Le destin, très ironique et cruel, offre à Lamartine les plus propices évènements à un drame romantique.

Raphaël (qui est en fait Lamartine) vagabonde près de Chambéry dans un hôtel au bord d'un lac où il aperçoit une femme sublime et discrète.
Il n'ose l'approcher, mais l'admire déjà.
Ce n'est pas seulement son physique qu'il admire, son aura seule l'attire, un mystère plane autour de cette femme.
Bien qu'il ne soit pas timide, un respect presque sacré pour l'intimité féminine l'empêche de communiquer ouvertement avec elle.

Leur rencontre, orchestrée par le destin, se produit lors d'une tempête où Raphaël sauve héroïquement la dame.
Cette proximité forcée rompt les barrières initiales, ouvrant la voie à une intimité progressive, bien qu'elle reste entourée de mystère et de retenue, sans jamais relever de la niaiserie pour autant.

Les échanges entre Raphaël et Julie, tout d'abord réservés, deviennent plus profonds lors d'une seconde rencontre fortuite.
Ils se confient enfin. chacun se demande pourquoi l'autre passe autant de temps à errer sur ce Lac en pleine autonome à cet âge (ils ont chacun près de 30 ans). En réalité, les deux personnes errent sans but, Raphaël, sans être dépressif, se complait dans la solitude, la nature, il pourrait passer pour misanthrope mais ne l'est pas. Julie a un peu le même caractère, mais sa vie personnelle aggrave sa situation. Orpheline, recueillie par un vieil homme très cultivé qui a pourvu seul à son éducation, elle a baigné dans une éducation très philosophique, profondément athée. Ses pensées philosophiques la poussent à se reconnecter à la nature mais contribuent aussi à sa solitude morbide, elle semble ne pas vivre dans le présent, se posant sans doute trop de questions existentielles. C'est surtout la mort qui l'obsède. Elle se sait atteinte d'une tuberculose qui devrait bientôt la condamner définitivement et ne recherche plus rien. Elle semble attendre avec enthousiasme et impatience la mort dans le berceau de la nature.

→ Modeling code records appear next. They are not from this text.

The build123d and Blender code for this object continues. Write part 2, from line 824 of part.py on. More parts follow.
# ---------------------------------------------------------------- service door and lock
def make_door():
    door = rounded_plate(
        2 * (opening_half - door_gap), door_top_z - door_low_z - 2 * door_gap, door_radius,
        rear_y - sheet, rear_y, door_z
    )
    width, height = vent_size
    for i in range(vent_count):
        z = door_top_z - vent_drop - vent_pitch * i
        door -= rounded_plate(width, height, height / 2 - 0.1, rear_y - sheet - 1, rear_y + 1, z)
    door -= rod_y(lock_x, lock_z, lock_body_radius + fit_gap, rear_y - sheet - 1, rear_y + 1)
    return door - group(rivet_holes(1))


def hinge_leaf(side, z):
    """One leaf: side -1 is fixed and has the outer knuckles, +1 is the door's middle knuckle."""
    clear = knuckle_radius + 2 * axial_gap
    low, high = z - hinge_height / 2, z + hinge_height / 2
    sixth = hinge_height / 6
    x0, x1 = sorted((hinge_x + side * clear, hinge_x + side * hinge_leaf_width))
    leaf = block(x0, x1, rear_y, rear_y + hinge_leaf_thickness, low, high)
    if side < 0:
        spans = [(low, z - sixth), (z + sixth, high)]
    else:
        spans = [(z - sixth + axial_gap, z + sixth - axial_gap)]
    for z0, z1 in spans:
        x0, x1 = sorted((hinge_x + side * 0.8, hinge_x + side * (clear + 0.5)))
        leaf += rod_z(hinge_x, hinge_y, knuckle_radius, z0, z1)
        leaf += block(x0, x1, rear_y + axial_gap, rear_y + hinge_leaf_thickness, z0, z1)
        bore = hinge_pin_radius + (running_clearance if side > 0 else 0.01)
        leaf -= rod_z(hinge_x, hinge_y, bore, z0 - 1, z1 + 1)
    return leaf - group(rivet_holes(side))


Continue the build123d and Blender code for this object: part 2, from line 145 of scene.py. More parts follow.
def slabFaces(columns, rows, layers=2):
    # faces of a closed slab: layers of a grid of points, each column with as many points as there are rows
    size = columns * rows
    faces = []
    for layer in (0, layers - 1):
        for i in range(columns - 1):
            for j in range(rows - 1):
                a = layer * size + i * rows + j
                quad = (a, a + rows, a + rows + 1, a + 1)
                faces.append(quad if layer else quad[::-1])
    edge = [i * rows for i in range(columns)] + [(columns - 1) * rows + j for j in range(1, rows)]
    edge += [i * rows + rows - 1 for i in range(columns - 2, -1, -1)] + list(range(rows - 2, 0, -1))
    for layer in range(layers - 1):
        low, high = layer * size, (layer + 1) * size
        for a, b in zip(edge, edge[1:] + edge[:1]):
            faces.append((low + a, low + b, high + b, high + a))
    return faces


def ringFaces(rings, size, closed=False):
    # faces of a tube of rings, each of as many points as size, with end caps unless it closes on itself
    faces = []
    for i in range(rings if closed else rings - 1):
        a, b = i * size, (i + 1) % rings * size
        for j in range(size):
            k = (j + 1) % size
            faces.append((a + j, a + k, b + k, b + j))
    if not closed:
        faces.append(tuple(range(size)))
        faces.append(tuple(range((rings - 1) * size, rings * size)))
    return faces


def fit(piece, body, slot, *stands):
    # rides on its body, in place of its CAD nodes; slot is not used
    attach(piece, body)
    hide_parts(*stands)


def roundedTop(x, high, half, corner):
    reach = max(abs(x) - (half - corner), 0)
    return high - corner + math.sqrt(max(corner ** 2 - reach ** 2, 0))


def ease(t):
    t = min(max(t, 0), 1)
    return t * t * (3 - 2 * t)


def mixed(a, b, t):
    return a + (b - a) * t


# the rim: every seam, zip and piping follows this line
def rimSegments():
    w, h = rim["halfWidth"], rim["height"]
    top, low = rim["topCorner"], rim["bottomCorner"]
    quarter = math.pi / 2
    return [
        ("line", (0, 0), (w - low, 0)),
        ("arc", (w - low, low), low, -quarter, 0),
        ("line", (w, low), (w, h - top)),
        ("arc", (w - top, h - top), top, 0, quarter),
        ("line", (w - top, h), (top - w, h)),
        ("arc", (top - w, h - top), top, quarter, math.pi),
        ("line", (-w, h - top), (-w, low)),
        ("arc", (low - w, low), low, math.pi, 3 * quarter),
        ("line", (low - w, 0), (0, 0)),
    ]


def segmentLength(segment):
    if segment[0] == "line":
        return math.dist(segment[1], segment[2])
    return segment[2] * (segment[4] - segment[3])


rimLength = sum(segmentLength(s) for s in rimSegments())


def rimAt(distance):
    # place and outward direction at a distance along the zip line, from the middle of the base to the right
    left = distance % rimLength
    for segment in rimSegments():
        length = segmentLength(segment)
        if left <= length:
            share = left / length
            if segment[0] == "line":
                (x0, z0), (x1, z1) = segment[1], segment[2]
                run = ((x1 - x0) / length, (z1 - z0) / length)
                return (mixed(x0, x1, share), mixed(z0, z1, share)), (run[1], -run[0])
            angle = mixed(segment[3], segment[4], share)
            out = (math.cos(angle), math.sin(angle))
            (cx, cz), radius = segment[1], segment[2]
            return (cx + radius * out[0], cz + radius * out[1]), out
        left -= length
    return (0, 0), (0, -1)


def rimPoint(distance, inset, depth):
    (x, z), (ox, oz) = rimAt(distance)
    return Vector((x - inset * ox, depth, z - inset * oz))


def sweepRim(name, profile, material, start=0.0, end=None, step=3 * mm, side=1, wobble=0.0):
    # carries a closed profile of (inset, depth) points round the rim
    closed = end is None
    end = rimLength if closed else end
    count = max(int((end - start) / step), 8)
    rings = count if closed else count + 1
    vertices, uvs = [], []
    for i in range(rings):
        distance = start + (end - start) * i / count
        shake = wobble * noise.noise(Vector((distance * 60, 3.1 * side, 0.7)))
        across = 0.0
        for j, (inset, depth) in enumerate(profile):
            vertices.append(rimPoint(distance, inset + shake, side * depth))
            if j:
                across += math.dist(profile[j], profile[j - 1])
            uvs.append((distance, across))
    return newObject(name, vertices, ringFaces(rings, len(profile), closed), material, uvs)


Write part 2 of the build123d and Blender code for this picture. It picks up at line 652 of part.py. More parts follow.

L'acte héroïque de Raphaël illumine brièvement l'existence sombre de Julie. Elle développe un engouement progressif pour Raphaël qui est autant son sauveur au sens physique que moral, son état de santé s'améliore même progressivement par sa présence.
Elle est partagée entre une résistance ferme à tout attachement envers lui et cette sensation incontrôlable du romantisme, qui prendra brièvement le dessus pour former un amour réciproque et soudainement fusionnel.
Raphaël aime son esprit fin, ses paroles rares et profondes, jusqu'a même préférer le silence entre eux aux paroles.
Julie fait pourtant tout pour le dissuader d'un amour nocif, en ce qu'elle serait trop malade pour établir une relation. Sûr de lui, Raphaël persiste et sait qu'il a trouvé un être rare et sensible.
Julie, qui est autant étonnée que charmée de la persévérance de Raphaël, s'abandonne totalement à lui, elle qui n'a plus rien à perdre.
Leur extase commune est ponctuée de mélancolies éphémères provoquées par Julie, craignant une souffrance inutile pour Raphaël.
Le voyage à Chambéry est longuement prolongée par les deux personnages, où Lamartine excelle dans l'art de romancer le moindre détail de la nature, de leurs promenades variées.

Leur séparation temporaire à Paris intensifie la mélancolie de Julie. Elle dissimule son déclin de santé à Raphaël, augmentant l'intensité dramatique du récit. La proximité de la mort, constante et insidieuse, imprègne chaque page du roman, accentuant la profondeur et la sincérité de ce roman presque entièrement autobiographique De Lamartine.